Sárneczky was doing a routine hunt for near Earth objects, the astronomer told Space.com senior writer Tereza Pultarova in an e-mail Monday (Feb. 13). "It was immediately obvious that it was an NEO, but it wasn't particularly fast across the sky, as it was heading right towards us, and it was faint," Sárneczky added.
The find was the second time Sárneczky has spotted an asteroid just hours before it broke apart in Earth's atmosphere as a fireball, following an incredible find in March 2022.
🤩☄️ FRIPON/Vigie-Ciel retrouve un fragment de l’astéroïde 2023CX1 en Seine Maritime !!! La découverte a été faite par Loïs Leblanc, étudiante de 18 ans, faisant partie de l’équipe de recherche sur le terrain #2023CX1 #SAR2667 pic.twitter.com/gQjp7OqzV0February 15, 2023
The event generated more than 70 reports after the early-morning (roughly 0300 GMT) fireball, in locations across the United Kingdom and on the European continent in locations like France, Belgium and the Netherlands, according to the American Meteor Society.
The fireball coincidentally fell almost exactly 10 years after a six-story space rock unexpectedly exploded over Chelyabinsk, Russia on Feb. 15, 2013. That incident luckily only caused minor injuries and damage and was an exceedingly rare situation, as most meteorite falls are completely harmless.
Nevertheless, NASA, the European Space Agency (ESA) and numerous other entities recommitted to tracking objects in space to an even greater degree than telescopic searches at the time.

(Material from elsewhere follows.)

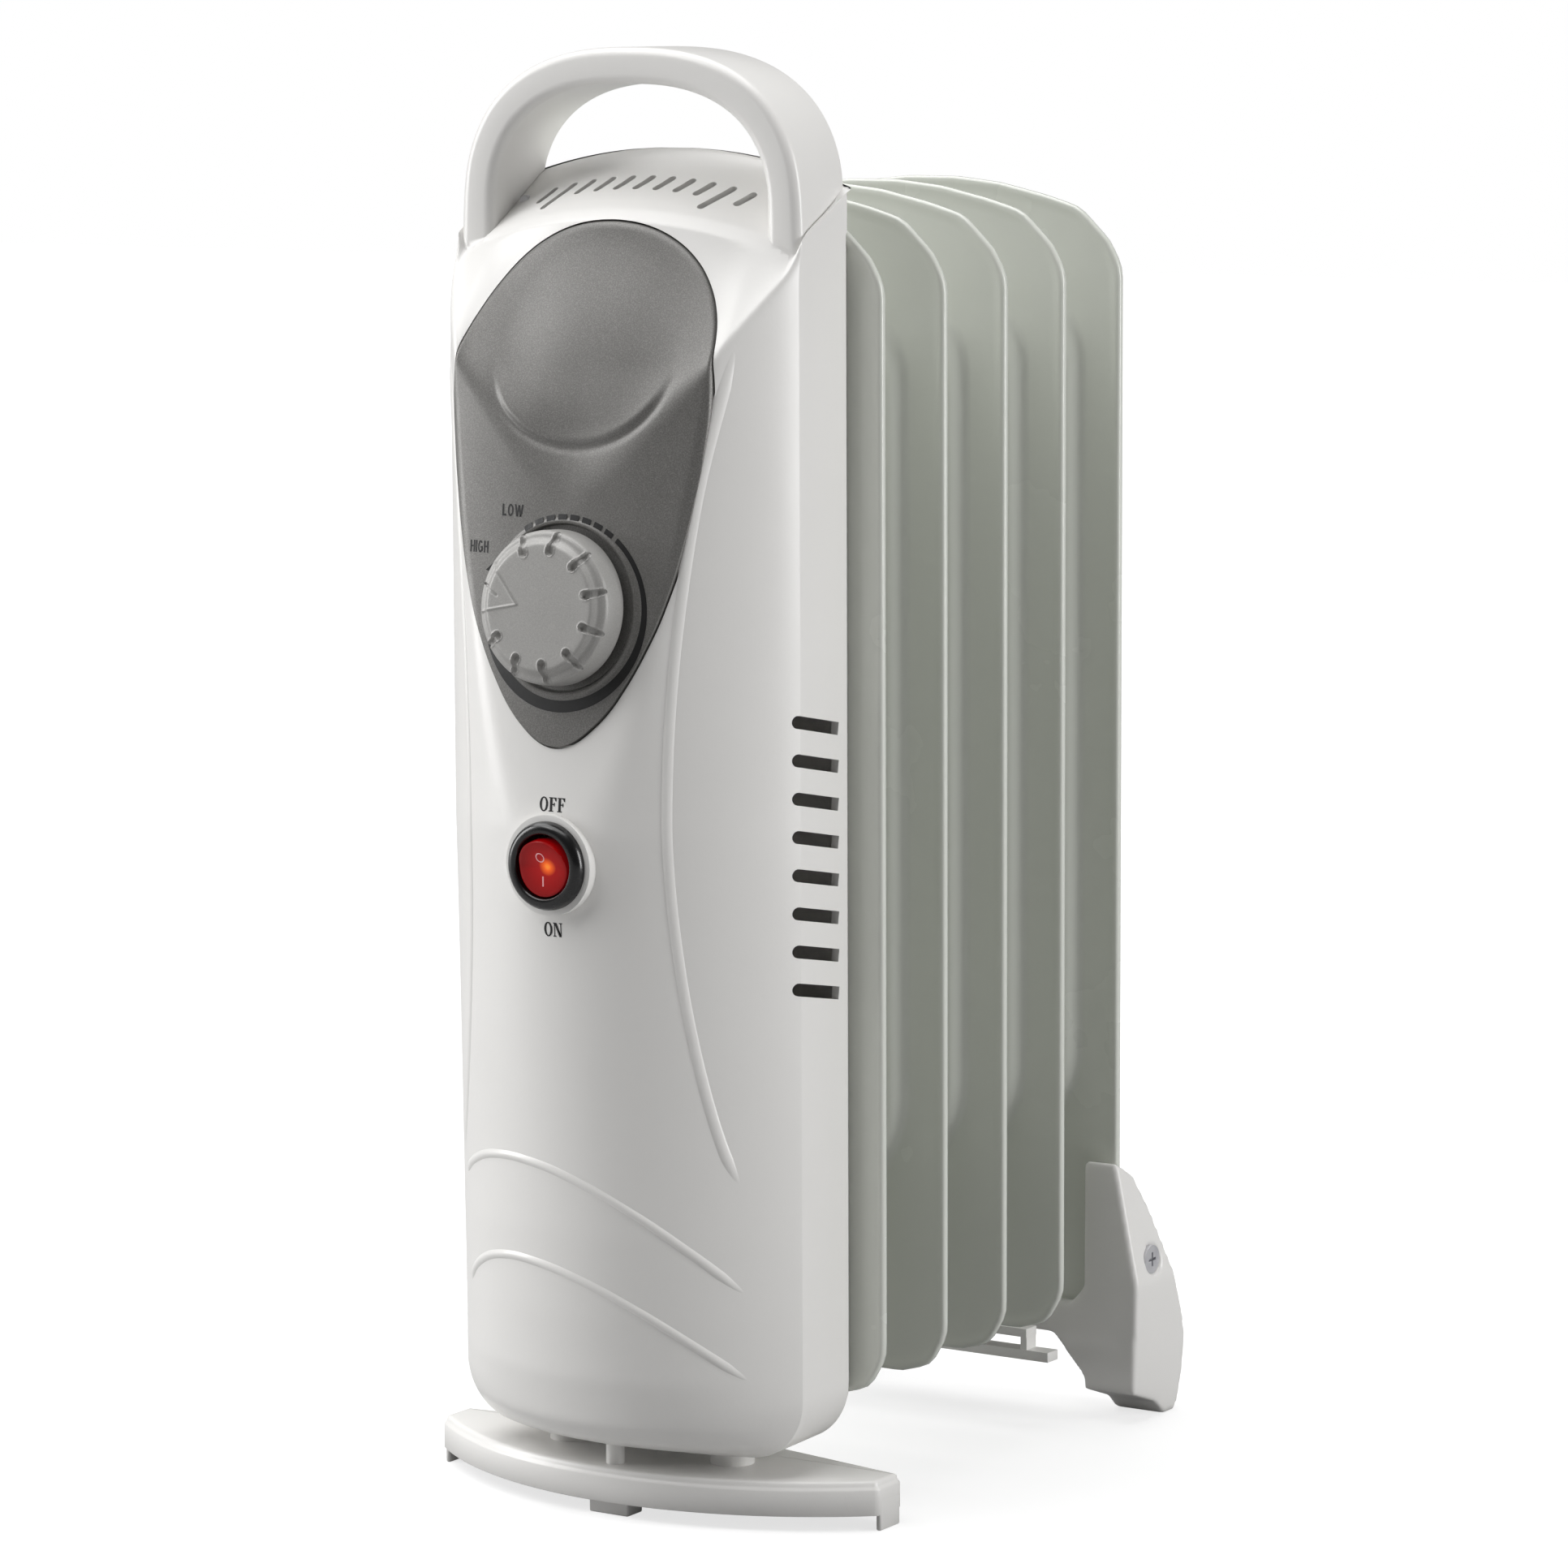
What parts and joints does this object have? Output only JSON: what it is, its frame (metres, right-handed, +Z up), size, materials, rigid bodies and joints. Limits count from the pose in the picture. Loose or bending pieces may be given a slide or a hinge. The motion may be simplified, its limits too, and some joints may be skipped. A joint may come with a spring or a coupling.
{
  "type": "oil filled radiator heater",
  "caption": "Compact free-standing oil filled radiator heater with upright fins, a moulded front housing with a carrying handle, a thermostat knob, a lit rocker switch and two feet.",
  "frame": {"origin": "on the floor, under the middle of the heater's footprint", "axes": "+X to the right as seen from the front, +Y from the controls towards the fins, +Z up"},
  "size_m": [0.1418, 0.2188, 0.3875],
  "materials": {
    "white_plastic": "fine satin",
    "grey_plastic": "fine grained",
    "black_plastic": "gloss",
    "red_lens": "translucent gloss",
    "enamel": "gloss enamel",
    "steel": "zinc plated",
    "brass": "plain",
    "rubber": "matte",
    "ceramic": "unglazed",
    "brown_insulation": "satin",
    "blue_insulation": "satin",
    "green_insulation": "satin"
  },
  "bodies": {
    "root": {"front_cover": "white_plastic", "rear_cover": "white_plastic", "control_panel": "grey_plastic", "thermostat_body": "black_plastic", "thermostat_nut": "steel", "bimetal_strip": "brass", "switch_body": "black_plastic", "switch_terminals": "brass", "tip_switch_body": "black_plastic", "tip_spring": "steel", "front_foot": "white_plastic", "foot_screws": "steel", "fin_1": "enamel", "fin_2": "enamel", "fin_3": "enamel", "fin_4": "enamel", "fin_5": "enamel", "upper_header": "enamel", "lower_header": "enamel", "header_caps": "enamel", "oil_fill_plug": "steel", "heating_element": "steel", "element_flange": "steel", "element_gasket": "rubber", "element_terminals": "brass", "mount_studs": "steel", "stud_nuts": "steel", "terminal_block": "ceramic", "thermal_fuse": "steel", "fuse_clip": "brass", "live_wire": "brown_insulation", "switched_wire": "brown_insulation", "thermostat_wire": "brown_insulation", "element_wire": "brown_insulation", "neutral_wire": "blue_insulation", "earth_wire": "green_insulation", "cord_gland": "black_plastic", "cover_screws": "steel", "rear_foot": "white_plastic", "foot_clamps": "steel", "rear_foot_screws": "steel", "cord_cleat": "white_plastic"},
    "knob": {"thermostat_knob": "grey_plastic", "thermostat_shaft": "steel"},
    "rocker": {"switch_rocker": "red_lens"},
    "contact": {"switch_contact": "brass"},
    "plunger": {"tip_plunger": "white_plastic"}
  },
  "joints": [
    {"name": "knob_turn", "type": "hinge", "parent": "root", "child": "knob", "pos_m": [0, -0.09695, 0.244], "axis": [0, -0.995, 0.0999], "range_deg": [0, 315]},
    {"name": "rocker_tilt", "type": "hinge", "parent": "root", "child": "rocker", "pos_m": [0, -0.10426, 0.1776], "axis": [-1, 0, 0], "range_deg": [0, 20]},
    {"name": "contact_tilt", "type": "hinge", "parent": "root", "child": "contact", "pos_m": [0, -0.09586, 0.1776], "axis": [-1, 0, 0], "range_deg": [-12, 0]},
    {"name": "plunger_slide", "type": "slide", "parent": "root", "child": "plunger", "axis": [0, 0, -1], "range_m": [0, 0.005], "stiffness_N_per_m": 60, "springref_m": 0.009, "deforming": ["tip_spring"]}
  ],
  "couplings": [
    {"joint": "contact_tilt", "follows": "rocker_tilt", "ratio": -0.6}
  ]
}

For example, NASA opened a Planetary Defense Coordination Office in the wake of the event.
The detection of meteoroid SAR 2667 is only the seventh time astronomers spotted a space rock before it arrived at Earth, according to the European Space Agency. "It's a sign of the rapid advances in global detection capabilities," the agency wrote on Twitter.
Editor's Note: If you snapped a photo or video of the fireball and would like to share it with Space.com's readers, send your photo(s), comments, and your name and location to firstname.lastname@example.org.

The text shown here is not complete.